** BEGIN Dataset excerpt **

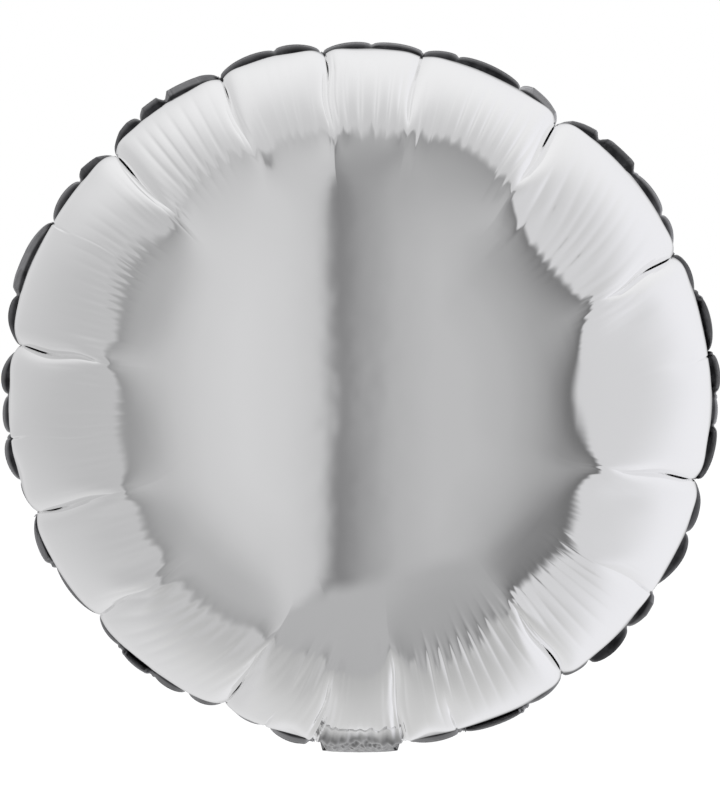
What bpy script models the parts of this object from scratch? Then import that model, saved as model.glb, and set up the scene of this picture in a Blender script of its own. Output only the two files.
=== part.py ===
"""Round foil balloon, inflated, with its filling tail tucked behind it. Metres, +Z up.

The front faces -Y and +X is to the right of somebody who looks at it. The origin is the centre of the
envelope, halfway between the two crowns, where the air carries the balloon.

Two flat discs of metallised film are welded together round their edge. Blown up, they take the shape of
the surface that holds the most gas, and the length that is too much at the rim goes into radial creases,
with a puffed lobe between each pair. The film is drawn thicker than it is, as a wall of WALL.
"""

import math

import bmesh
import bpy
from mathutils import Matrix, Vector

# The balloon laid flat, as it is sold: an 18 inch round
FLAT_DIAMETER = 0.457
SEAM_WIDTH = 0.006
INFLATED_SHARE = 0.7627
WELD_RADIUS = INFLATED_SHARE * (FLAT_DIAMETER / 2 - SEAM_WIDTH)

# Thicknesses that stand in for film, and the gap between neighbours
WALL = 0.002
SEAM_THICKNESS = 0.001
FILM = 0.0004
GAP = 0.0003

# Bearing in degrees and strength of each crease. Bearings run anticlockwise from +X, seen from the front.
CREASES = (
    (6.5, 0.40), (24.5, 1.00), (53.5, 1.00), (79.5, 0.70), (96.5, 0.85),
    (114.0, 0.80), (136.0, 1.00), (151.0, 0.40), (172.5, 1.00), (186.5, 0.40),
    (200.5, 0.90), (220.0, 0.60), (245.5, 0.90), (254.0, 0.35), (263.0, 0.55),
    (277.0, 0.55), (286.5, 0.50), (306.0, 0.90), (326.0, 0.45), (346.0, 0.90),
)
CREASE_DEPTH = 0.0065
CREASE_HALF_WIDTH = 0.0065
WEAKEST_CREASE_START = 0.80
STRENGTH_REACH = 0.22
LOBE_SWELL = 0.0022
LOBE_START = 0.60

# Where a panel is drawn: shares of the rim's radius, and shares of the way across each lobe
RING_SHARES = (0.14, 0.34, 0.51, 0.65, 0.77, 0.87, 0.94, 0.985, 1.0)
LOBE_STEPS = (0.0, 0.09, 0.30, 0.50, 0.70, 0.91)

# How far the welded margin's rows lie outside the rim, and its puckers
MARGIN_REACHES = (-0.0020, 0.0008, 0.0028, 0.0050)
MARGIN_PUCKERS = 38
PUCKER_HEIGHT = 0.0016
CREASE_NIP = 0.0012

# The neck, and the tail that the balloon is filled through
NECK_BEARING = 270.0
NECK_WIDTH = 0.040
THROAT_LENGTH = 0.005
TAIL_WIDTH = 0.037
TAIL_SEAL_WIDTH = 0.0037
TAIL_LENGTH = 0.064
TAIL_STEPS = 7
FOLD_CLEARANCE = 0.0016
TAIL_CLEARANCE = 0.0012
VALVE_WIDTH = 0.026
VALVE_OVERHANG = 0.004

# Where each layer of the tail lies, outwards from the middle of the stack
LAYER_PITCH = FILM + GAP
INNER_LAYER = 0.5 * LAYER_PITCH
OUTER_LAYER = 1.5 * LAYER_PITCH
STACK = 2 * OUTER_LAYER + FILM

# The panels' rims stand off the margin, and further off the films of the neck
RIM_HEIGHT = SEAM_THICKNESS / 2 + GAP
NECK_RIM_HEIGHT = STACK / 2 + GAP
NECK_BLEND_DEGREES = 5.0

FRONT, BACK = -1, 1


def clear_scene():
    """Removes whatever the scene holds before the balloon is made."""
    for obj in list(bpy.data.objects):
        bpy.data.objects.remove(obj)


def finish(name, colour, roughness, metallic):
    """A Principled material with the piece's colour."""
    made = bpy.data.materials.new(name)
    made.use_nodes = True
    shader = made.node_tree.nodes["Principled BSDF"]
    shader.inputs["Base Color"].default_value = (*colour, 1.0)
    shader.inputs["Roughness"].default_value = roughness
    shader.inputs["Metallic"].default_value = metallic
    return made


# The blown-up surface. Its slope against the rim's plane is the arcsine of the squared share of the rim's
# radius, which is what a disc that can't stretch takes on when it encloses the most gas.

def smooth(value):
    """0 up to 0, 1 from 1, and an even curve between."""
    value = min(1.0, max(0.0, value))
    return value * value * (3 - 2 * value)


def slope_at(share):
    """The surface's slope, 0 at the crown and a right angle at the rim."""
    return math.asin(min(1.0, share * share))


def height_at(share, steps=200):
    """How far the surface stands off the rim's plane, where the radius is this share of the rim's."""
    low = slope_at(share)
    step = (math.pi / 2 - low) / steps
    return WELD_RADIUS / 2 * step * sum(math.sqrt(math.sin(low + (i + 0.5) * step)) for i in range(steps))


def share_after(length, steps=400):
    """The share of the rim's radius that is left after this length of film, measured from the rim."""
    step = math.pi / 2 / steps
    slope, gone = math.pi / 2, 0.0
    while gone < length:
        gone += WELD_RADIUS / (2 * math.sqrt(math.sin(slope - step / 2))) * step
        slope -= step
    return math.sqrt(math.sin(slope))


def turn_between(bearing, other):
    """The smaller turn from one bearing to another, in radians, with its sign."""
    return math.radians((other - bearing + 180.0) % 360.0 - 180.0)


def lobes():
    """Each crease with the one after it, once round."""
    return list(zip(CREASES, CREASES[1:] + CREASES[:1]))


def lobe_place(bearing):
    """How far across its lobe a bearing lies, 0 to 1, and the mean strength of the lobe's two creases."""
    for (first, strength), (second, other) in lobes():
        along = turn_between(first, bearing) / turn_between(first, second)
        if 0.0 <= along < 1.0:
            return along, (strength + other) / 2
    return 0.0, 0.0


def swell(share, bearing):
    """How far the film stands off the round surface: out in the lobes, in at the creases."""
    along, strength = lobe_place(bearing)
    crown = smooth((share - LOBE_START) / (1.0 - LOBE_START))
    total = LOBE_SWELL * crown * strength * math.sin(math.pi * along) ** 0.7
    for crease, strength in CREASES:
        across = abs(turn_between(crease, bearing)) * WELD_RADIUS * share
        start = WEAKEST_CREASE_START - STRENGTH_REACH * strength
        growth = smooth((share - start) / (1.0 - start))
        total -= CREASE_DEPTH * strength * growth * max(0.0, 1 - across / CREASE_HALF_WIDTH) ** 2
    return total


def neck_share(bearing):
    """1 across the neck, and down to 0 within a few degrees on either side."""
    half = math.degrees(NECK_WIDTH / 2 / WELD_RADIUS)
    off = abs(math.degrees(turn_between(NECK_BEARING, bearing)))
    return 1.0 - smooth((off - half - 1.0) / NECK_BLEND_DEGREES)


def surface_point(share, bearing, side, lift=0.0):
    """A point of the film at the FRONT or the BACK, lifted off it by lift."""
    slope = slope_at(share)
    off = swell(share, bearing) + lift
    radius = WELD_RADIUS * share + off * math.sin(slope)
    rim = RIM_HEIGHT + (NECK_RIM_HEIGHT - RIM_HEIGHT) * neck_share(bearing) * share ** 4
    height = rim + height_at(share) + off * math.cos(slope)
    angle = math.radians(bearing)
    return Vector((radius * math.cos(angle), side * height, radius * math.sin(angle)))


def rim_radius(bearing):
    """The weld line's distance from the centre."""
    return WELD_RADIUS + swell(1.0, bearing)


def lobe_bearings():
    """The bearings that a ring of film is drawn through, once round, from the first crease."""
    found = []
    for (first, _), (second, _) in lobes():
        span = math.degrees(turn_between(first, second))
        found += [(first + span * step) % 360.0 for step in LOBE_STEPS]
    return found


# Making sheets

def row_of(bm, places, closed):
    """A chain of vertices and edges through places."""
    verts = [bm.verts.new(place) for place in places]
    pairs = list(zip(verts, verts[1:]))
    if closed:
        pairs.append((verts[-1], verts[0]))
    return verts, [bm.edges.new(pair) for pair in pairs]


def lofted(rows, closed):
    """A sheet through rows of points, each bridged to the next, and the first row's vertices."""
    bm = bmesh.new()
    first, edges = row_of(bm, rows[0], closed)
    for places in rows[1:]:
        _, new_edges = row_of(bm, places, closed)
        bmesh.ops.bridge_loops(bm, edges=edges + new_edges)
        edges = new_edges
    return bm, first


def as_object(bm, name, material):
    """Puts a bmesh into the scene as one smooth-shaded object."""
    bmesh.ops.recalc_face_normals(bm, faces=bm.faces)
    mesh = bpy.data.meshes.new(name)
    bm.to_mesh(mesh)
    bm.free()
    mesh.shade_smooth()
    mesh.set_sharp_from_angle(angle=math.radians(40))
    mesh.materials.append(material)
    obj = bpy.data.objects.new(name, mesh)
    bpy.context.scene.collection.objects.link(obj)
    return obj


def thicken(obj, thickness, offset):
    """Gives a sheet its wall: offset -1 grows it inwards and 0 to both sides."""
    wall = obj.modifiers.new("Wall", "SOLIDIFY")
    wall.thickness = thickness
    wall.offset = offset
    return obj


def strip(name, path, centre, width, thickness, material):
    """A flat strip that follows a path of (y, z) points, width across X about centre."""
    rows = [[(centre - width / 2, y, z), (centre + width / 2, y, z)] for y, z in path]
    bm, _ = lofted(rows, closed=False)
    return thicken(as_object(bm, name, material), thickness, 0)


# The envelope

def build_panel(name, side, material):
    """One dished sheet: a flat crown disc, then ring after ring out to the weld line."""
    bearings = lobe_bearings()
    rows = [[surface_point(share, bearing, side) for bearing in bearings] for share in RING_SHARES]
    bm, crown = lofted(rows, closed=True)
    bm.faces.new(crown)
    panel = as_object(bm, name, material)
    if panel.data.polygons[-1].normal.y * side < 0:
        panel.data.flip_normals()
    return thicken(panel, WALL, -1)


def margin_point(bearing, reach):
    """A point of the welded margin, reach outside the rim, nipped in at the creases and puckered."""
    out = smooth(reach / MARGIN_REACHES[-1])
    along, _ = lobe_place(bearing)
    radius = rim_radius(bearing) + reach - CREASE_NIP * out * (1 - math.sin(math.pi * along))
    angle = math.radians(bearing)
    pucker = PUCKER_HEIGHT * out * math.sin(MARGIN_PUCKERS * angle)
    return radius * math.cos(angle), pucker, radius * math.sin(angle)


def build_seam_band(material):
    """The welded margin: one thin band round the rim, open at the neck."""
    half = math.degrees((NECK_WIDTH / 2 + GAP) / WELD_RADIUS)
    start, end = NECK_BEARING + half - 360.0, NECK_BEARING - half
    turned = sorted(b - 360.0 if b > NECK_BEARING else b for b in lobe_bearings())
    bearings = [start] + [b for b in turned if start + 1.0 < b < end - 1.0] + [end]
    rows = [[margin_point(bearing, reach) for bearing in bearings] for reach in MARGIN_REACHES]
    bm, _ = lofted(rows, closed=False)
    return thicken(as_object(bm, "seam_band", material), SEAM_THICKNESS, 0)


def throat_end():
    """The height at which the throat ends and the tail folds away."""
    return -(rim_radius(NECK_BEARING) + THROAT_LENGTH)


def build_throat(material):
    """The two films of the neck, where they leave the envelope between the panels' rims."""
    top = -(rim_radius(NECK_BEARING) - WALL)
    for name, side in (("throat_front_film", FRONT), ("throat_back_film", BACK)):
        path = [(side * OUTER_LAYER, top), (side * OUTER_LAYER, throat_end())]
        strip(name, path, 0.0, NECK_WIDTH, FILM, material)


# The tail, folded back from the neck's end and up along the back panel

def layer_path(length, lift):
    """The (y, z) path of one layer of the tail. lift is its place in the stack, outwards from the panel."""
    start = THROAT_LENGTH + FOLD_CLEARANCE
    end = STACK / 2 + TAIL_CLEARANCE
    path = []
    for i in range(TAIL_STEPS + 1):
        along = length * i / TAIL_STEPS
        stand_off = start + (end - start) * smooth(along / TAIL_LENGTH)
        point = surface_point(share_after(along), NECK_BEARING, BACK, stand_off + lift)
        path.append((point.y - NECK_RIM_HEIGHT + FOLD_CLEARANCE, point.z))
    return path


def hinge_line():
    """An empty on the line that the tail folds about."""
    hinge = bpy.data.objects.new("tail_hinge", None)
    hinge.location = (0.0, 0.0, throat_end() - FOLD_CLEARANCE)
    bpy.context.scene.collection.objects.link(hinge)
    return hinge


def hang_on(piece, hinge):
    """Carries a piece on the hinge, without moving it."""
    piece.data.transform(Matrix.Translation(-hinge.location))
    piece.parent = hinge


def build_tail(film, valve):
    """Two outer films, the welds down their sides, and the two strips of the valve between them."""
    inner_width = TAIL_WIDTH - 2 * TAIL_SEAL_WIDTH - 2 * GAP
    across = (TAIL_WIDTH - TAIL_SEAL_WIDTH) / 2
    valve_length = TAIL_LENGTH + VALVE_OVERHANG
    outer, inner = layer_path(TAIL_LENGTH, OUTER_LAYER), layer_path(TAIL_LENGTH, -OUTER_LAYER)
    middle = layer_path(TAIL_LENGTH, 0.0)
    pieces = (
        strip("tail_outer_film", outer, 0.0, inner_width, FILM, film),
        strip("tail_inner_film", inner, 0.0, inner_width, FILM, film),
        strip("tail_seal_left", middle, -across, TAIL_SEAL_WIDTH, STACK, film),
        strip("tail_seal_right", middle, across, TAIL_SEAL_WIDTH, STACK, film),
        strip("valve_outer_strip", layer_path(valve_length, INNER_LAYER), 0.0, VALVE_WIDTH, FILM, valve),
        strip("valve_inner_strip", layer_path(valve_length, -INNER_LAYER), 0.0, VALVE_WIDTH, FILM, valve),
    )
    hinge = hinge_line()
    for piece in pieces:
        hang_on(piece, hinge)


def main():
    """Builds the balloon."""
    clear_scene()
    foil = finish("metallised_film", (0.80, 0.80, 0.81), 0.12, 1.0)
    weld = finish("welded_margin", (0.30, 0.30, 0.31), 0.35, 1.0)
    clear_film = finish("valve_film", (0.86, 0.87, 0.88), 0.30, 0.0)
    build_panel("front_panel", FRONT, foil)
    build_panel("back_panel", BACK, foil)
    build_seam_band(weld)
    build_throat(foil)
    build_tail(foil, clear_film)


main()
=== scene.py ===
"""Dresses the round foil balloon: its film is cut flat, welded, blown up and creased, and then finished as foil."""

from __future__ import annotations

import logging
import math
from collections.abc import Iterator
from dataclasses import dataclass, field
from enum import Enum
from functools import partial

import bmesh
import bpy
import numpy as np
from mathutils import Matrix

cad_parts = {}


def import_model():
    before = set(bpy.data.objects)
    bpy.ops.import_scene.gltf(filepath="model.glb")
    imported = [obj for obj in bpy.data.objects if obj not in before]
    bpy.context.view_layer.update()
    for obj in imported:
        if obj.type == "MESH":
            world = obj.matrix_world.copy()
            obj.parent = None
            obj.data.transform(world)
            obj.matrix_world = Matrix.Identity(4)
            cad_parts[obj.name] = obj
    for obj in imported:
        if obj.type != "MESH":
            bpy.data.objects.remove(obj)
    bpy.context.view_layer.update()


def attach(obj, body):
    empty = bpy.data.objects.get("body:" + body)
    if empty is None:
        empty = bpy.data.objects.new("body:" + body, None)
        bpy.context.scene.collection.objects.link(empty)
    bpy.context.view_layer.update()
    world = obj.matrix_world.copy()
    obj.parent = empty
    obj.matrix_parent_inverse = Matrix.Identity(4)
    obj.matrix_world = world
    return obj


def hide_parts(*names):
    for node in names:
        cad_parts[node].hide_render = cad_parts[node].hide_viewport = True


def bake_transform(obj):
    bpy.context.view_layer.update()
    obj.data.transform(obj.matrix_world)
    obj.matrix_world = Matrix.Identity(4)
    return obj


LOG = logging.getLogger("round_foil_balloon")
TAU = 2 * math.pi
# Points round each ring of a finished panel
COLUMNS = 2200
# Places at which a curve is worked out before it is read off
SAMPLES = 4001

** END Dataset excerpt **

Show the lines from the data above that contain the string "objects".

Result for this exercise:
    for obj in list(bpy.data.objects):
        bpy.data.objects.remove(obj)
    obj = bpy.data.objects.new(name, mesh)
    bpy.context.scene.collection.objects.link(obj)
    hinge = bpy.data.objects.new("tail_hinge", None)
    bpy.context.scene.collection.objects.link(hinge)
    before = set(bpy.data.objects)
    imported = [obj for obj in bpy.data.objects if obj not in before]
            bpy.data.objects.remove(obj)
    empty = bpy.data.objects.get("body:" + body)
        empty = bpy.data.objects.new("body:" + body, None)
        bpy.context.scene.collection.objects.link(empty)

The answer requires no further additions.